## EXERCISE DIRECTIONS
Write the listing out again, all of it, word for word.

## Entries with model source code
· · · · · · ·
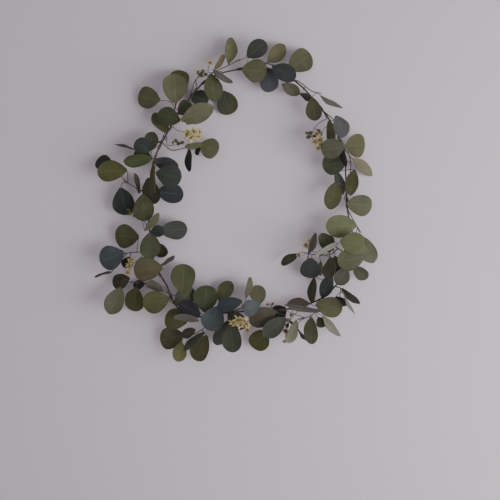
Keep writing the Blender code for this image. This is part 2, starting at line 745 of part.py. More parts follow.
def settled_stems(start, routes, room, owner):
    """The stems at the first lift that clears what is on the wreath, apart from their bound ends."""
    for step in range(MOST_STEPS):
        lines = lifted_stems(start, routes, step * DEPTH_STEP)
        free = [lines[0][FIRST_FREE_POINT:]] + [line[1:] for line in lines[1:]]
        if all(room.wire_is_clear(line, STEM_WIRE / 2, owner) for line in free):
            break
    for line in lines:
        room.add_wire(line, STEM_WIRE / 2, owner)
    return lines


def make_binding(name, start, collection, room):
    """A turn of tape round the hoop and one stem: an open sleeve of long round section."""
    first, last = hoop_stretch(start)
    middle = (first + last) / 2
    along = (last - first).normalized()
    stem_middle = (HOOP_WIRE + STEM_WIRE) / 2 + BINDING_GAP
    spread = stem_middle / 2
    corner = math.cos(math.pi / 8)
    inner = (max(HOOP_WIRE, STEM_WIRE) / 2 + BINDING_GAP) / corner
    shape = bmesh.new()
    bmesh.ops.create_cone(
        shape, cap_ends=False, segments=8, radius1=inner, radius2=inner, depth=BINDING_LENGTH
    )
    bmesh.ops.rotate(shape, verts=shape.verts, matrix=Matrix.Rotation(math.pi / 8, 3, "Z"))
    for vert in shape.verts:
        vert.co.x += math.copysign(spread, vert.co.x)
    mesh = bpy.data.meshes.new(name)
    shape.to_mesh(mesh)
    shape.free()
    across = Vector((0, -1, 0))
    turn = Matrix((across, along.cross(across), along)).transposed()
    mesh.transform(turn.to_4x4())
    mesh.transform(Matrix.Translation(middle + across * spread))
    if turn.determinant() < 0:
        mesh.flip_normals()
    binding = linked(name, mesh, collection)
    wall = binding.modifiers.new("Tape", "SOLIDIFY")
    wall.thickness = BINDING_WALL
    wall.offset = 1.0
    half = along * BINDING_LENGTH / 2
    outer = inner + BINDING_WALL
    for depth in (0.0, stem_middle):
        line = [middle - half + across * depth, middle + half + across * depth]
        room.add_wire(line, outer, name)
    binding.data.materials.append(material("tape"))
    return binding


def spray_line(start, side, route):
    """A thin wire glued beside the hoop, then led out along its route."""
    near_end, far_end = hoop_stretch(start)
    outward = (far_end - near_end).normalized().cross(Vector((0, 1, 0)))
    beside = outward * side * ((HOOP_WIRE + SPRAY_WIRE) / 2 + BINDING_GAP)
    first = near_end.lerp(far_end, 0.3) + beside
    second = near_end.lerp(far_end, 0.7) + beside
    leaving = [plan_point(x, z, depth * MM) for x, z, depth in route]
    return [first] + smooth_line([second] + leaving, 2, before=first)


def make_spray(name, row, colour, collection, room):
    """A thin wire with small heads, each on a short stalk from the nearest point of the wire."""
    start, side, route, heads = row
    line = spray_line(start, side, route)
    room.add_wire(line, SPRAY_WIRE / 2, name)
    stalks = []
    balls = []
    for number, (x, z, depth, size) in enumerate(heads):
        centre = plan_point(x, z, depth * MM)
        diameter = size * MM * SEED_SIZE
        near = min(line, key=lambda p: (p - centre).length)
        if (centre - near).length > SHORTEST_STALK:
            room.add_wire([near, centre], diameter / 2, name)
            stalk = [near, near.lerp(centre, 0.5), centre]
            stalks.append(wire(f"{name}_stalk_{number}", stalk, SPRAY_WIRE * 0.8, collection, resolution=0))
        balls.append(ball(f"{name}_head_{number}", centre, diameter, collection))
    stem = wire(name, line, SPRAY_WIRE, collection, resolution=0)
    return finish(united(stem, stalks + balls), colour)


def make_sprig(name, placed, collection, colour):
    stems = [
        wire(f"{name}_stem_{number}", line, STEM_WIRE, collection, resolution=0)
        for number, line in enumerate(placed[name]["stems"])
    ]
    pieces = []
    for number, (leaf, depth, petiole) in enumerate(placed[name]["leaves"]):
        into_blade = leaf.place(0, 0.10, depth)
        pieces.append(wire(f"{name}_petiole_{number}", petiole + [into_blade], PETIOLE_WIRE, collection, resolution=0))
        pieces.append(blade_solid(f"{name}_blade_{number}", leaf, depth, collection))
    sprig = united(stems[0], stems[1:] + pieces)
    sprig.name = name
    return finish(sprig, colour)


def main():
    for obj in list(bpy.data.objects):
        bpy.data.objects.remove(obj)
    wreath = bpy.data.collections.new("eucalyptus_wreath")
    bpy.context.scene.collection.children.link(wreath)
    room = Room()
    make_hoop(wreath, room)
    make_hanger(wreath, room)
    for name, (start, _, _) in SPRIGS.items():
        make_binding(name.replace("sprig", "binding"), start, wreath, room)
    placed = {}
    for name, (start, routes, _) in SPRIGS.items():
        placed[name] = {"stems": settled_stems(start, routes, room, name), "leaves": []}
    for name, row in SEED_SPRAYS.items():
        make_spray(name, row, "seed", wreath, room)
    for name, row in FLOWER_PICKS.items():
        make_spray(name, row, "cream", wreath, room)
    leaves = []
    for name, (_, _, rows) in SPRIGS.items():
        leaves += [(Leaf(row, len(leaves) + k), name) for k, row in enumerate(rows)]
    for leaf, name in sorted(leaves, key=lambda found: found[0].layer):
        depth, petiole = settled_leaf(leaf, room, placed[name]["stems"], name)
        placed[name]["leaves"].append((leaf, depth, petiole))
    tones = ("olive", "green", "slate")
    for number, name in enumerate(SPRIGS):
        make_sprig(name, placed, wreath, tones[number % 3])


main()
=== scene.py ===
"""Visual model of a eucalyptus door wreath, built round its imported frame.

Metres, +Z up, in the frame's own axes: the wreath stands in the XZ plane, its front faces -Y, and the origin
is the hanging point. Sprigs, seeds and flowers are laid out on the same front plan as the frame's own solids,
in millimetres from the middle of the hoop, so every leaf lies where its solid lies.
"""

import math

import bpy
from mathutils import Matrix, Vector
from mathutils.bvhtree import BVHTree


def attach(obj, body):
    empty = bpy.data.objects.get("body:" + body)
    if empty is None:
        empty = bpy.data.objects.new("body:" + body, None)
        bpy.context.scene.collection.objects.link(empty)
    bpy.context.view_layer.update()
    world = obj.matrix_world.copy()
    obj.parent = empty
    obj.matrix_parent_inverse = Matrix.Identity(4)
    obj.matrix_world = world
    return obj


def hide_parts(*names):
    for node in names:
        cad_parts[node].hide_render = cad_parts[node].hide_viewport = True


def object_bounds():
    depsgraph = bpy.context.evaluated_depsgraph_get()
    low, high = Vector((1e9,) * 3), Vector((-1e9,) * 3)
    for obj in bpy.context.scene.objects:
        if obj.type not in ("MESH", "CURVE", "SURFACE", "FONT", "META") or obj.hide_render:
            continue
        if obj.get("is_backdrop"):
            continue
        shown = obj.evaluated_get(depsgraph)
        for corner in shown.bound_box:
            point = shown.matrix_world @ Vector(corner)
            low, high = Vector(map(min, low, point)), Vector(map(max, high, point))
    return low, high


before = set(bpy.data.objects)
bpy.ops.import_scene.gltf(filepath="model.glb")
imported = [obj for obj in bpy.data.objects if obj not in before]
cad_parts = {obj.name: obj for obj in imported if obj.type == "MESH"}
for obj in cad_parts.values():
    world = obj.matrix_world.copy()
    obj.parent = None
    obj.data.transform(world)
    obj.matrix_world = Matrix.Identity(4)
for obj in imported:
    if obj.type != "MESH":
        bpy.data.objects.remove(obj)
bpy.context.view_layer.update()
bpy.ops.object.select_all(action="DESELECT")

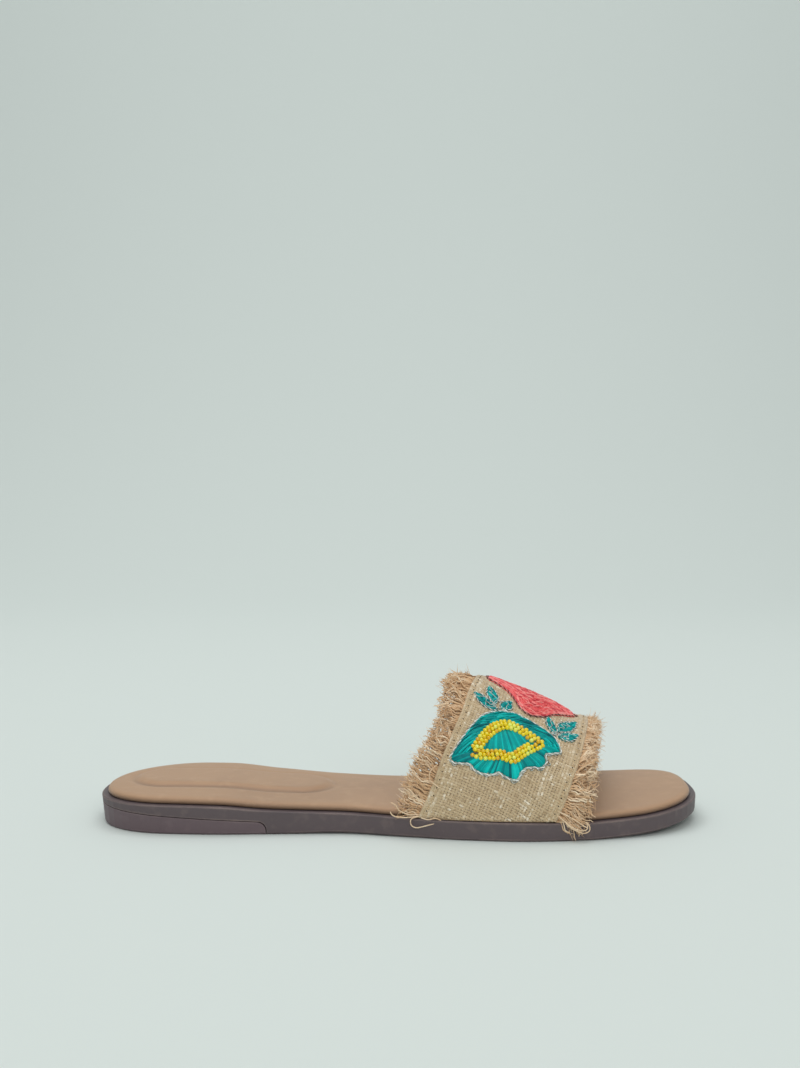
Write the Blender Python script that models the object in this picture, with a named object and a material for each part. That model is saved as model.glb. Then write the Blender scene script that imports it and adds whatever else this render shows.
· · · · · · ·
## TASK SOLUTION
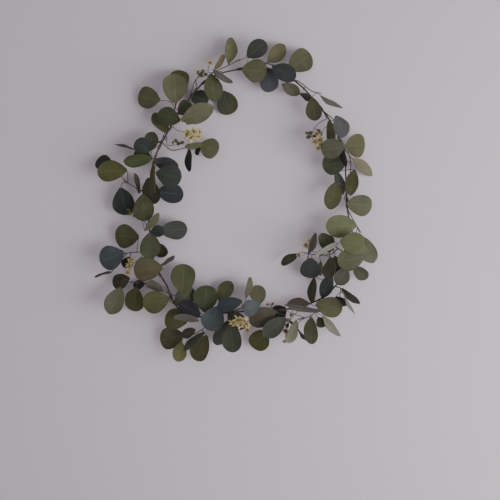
Keep writing the Blender code for this image. This is part 2, starting at line 745 of part.py. More parts follow.
def settled_stems(start, routes, room, owner):
    """The stems at the first lift that clears what is on the wreath, apart from their bound ends."""
    for step in range(MOST_STEPS):
        lines = lifted_stems(start, routes, step * DEPTH_STEP)
        free = [lines[0][FIRST_FREE_POINT:]] + [line[1:] for line in lines[1:]]
        if all(room.wire_is_clear(line, STEM_WIRE / 2, owner) for line in free):
            break
    for line in lines:
        room.add_wire(line, STEM_WIRE / 2, owner)
    return lines


def make_binding(name, start, collection, room):
    """A turn of tape round the hoop and one stem: an open sleeve of long round section."""
    first, last = hoop_stretch(start)
    middle = (first + last) / 2
    along = (last - first).normalized()
    stem_middle = (HOOP_WIRE + STEM_WIRE) / 2 + BINDING_GAP
    spread = stem_middle / 2
    corner = math.cos(math.pi / 8)
    inner = (max(HOOP_WIRE, STEM_WIRE) / 2 + BINDING_GAP) / corner
    shape = bmesh.new()
    bmesh.ops.create_cone(
        shape, cap_ends=False, segments=8, radius1=inner, radius2=inner, depth=BINDING_LENGTH
    )
    bmesh.ops.rotate(shape, verts=shape.verts, matrix=Matrix.Rotation(math.pi / 8, 3, "Z"))
    for vert in shape.verts:
        vert.co.x += math.copysign(spread, vert.co.x)
    mesh = bpy.data.meshes.new(name)
    shape.to_mesh(mesh)
    shape.free()
    across = Vector((0, -1, 0))
    turn = Matrix((across, along.cross(across), along)).transposed()
    mesh.transform(turn.to_4x4())
    mesh.transform(Matrix.Translation(middle + across * spread))
    if turn.determinant() < 0:
        mesh.flip_normals()
    binding = linked(name, mesh, collection)
    wall = binding.modifiers.new("Tape", "SOLIDIFY")
    wall.thickness = BINDING_WALL
    wall.offset = 1.0
    half = along * BINDING_LENGTH / 2
    outer = inner + BINDING_WALL
    for depth in (0.0, stem_middle):
        line = [middle - half + across * depth, middle + half + across * depth]
        room.add_wire(line, outer, name)
    binding.data.materials.append(material("tape"))
    return binding


def spray_line(start, side, route):
    """A thin wire glued beside the hoop, then led out along its route."""
    near_end, far_end = hoop_stretch(start)
    outward = (far_end - near_end).normalized().cross(Vector((0, 1, 0)))
    beside = outward * side * ((HOOP_WIRE + SPRAY_WIRE) / 2 + BINDING_GAP)
    first = near_end.lerp(far_end, 0.3) + beside
    second = near_end.lerp(far_end, 0.7) + beside
    leaving = [plan_point(x, z, depth * MM) for x, z, depth in route]
    return [first] + smooth_line([second] + leaving, 2, before=first)


def make_spray(name, row, colour, collection, room):
    """A thin wire with small heads, each on a short stalk from the nearest point of the wire."""
    start, side, route, heads = row
    line = spray_line(start, side, route)
    room.add_wire(line, SPRAY_WIRE / 2, name)
    stalks = []
    balls = []
    for number, (x, z, depth, size) in enumerate(heads):
        centre = plan_point(x, z, depth * MM)
        diameter = size * MM * SEED_SIZE
        near = min(line, key=lambda p: (p - centre).length)
        if (centre - near).length > SHORTEST_STALK:
            room.add_wire([near, centre], diameter / 2, name)
            stalk = [near, near.lerp(centre, 0.5), centre]
            stalks.append(wire(f"{name}_stalk_{number}", stalk, SPRAY_WIRE * 0.8, collection, resolution=0))
        balls.append(ball(f"{name}_head_{number}", centre, diameter, collection))
    stem = wire(name, line, SPRAY_WIRE, collection, resolution=0)
    return finish(united(stem, stalks + balls), colour)


def make_sprig(name, placed, collection, colour):
    stems = [
        wire(f"{name}_stem_{number}", line, STEM_WIRE, collection, resolution=0)
        for number, line in enumerate(placed[name]["stems"])
    ]
    pieces = []
    for number, (leaf, depth, petiole) in enumerate(placed[name]["leaves"]):
        into_blade = leaf.place(0, 0.10, depth)
        pieces.append(wire(f"{name}_petiole_{number}", petiole + [into_blade], PETIOLE_WIRE, collection, resolution=0))
        pieces.append(blade_solid(f"{name}_blade_{number}", leaf, depth, collection))
    sprig = united(stems[0], stems[1:] + pieces)
    sprig.name = name
    return finish(sprig, colour)


def main():
    for obj in list(bpy.data.objects):
        bpy.data.objects.remove(obj)
    wreath = bpy.data.collections.new("eucalyptus_wreath")
    bpy.context.scene.collection.children.link(wreath)
    room = Room()
    make_hoop(wreath, room)
    make_hanger(wreath, room)
    for name, (start, _, _) in SPRIGS.items():
        make_binding(name.replace("sprig", "binding"), start, wreath, room)
    placed = {}
    for name, (start, routes, _) in SPRIGS.items():
        placed[name] = {"stems": settled_stems(start, routes, room, name), "leaves": []}
    for name, row in SEED_SPRAYS.items():
        make_spray(name, row, "seed", wreath, room)
    for name, row in FLOWER_PICKS.items():
        make_spray(name, row, "cream", wreath, room)
    leaves = []
    for name, (_, _, rows) in SPRIGS.items():
        leaves += [(Leaf(row, len(leaves) + k), name) for k, row in enumerate(rows)]
    for leaf, name in sorted(leaves, key=lambda found: found[0].layer):
        depth, petiole = settled_leaf(leaf, room, placed[name]["stems"], name)
        placed[name]["leaves"].append((leaf, depth, petiole))
    tones = ("olive", "green", "slate")
    for number, name in enumerate(SPRIGS):
        make_sprig(name, placed, wreath, tones[number % 3])


main()
=== scene.py ===
"""Visual model of a eucalyptus door wreath, built round its imported frame.

Metres, +Z up, in the frame's own axes: the wreath stands in the XZ plane, its front faces -Y, and the origin
is the hanging point. Sprigs, seeds and flowers are laid out on the same front plan as the frame's own solids,
in millimetres from the middle of the hoop, so every leaf lies where its solid lies.
"""

import math

import bpy
from mathutils import Matrix, Vector
from mathutils.bvhtree import BVHTree


def attach(obj, body):
    empty = bpy.data.objects.get("body:" + body)
    if empty is None:
        empty = bpy.data.objects.new("body:" + body, None)
        bpy.context.scene.collection.objects.link(empty)
    bpy.context.view_layer.update()
    world = obj.matrix_world.copy()
    obj.parent = empty
    obj.matrix_parent_inverse = Matrix.Identity(4)
    obj.matrix_world = world
    return obj


def hide_parts(*names):
    for node in names:
        cad_parts[node].hide_render = cad_parts[node].hide_viewport = True


def object_bounds():
    depsgraph = bpy.context.evaluated_depsgraph_get()
    low, high = Vector((1e9,) * 3), Vector((-1e9,) * 3)
    for obj in bpy.context.scene.objects:
        if obj.type not in ("MESH", "CURVE", "SURFACE", "FONT", "META") or obj.hide_render:
            continue
        if obj.get("is_backdrop"):
            continue
        shown = obj.evaluated_get(depsgraph)
        for corner in shown.bound_box:
            point = shown.matrix_world @ Vector(corner)
            low, high = Vector(map(min, low, point)), Vector(map(max, high, point))
    return low, high


before = set(bpy.data.objects)
bpy.ops.import_scene.gltf(filepath="model.glb")
imported = [obj for obj in bpy.data.objects if obj not in before]
cad_parts = {obj.name: obj for obj in imported if obj.type == "MESH"}
for obj in cad_parts.values():
    world = obj.matrix_world.copy()
    obj.parent = None
    obj.data.transform(world)
    obj.matrix_world = Matrix.Identity(4)
for obj in imported:
    if obj.type != "MESH":
        bpy.data.objects.remove(obj)
bpy.context.view_layer.update()
bpy.ops.object.select_all(action="DESELECT")

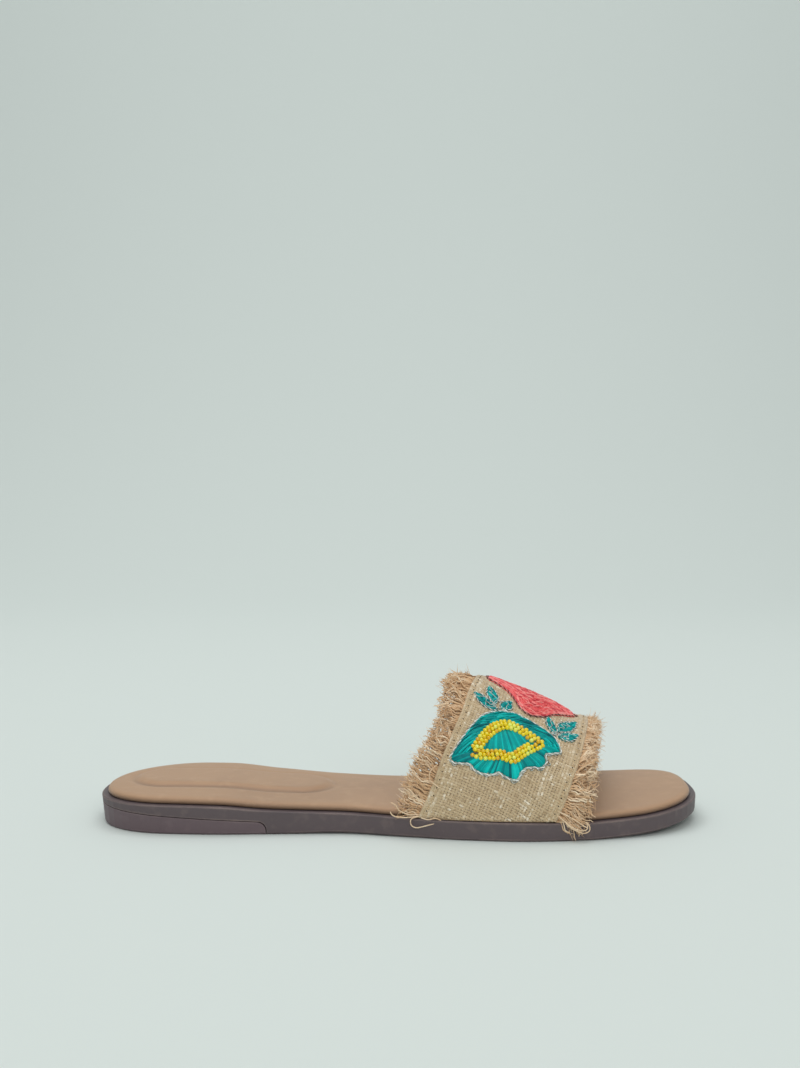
Write the Blender Python script that models the object in this picture, with a named object and a material for each part. That model is saved as model.glb. Then write the Blender scene script that imports it and adds whatever else this render shows.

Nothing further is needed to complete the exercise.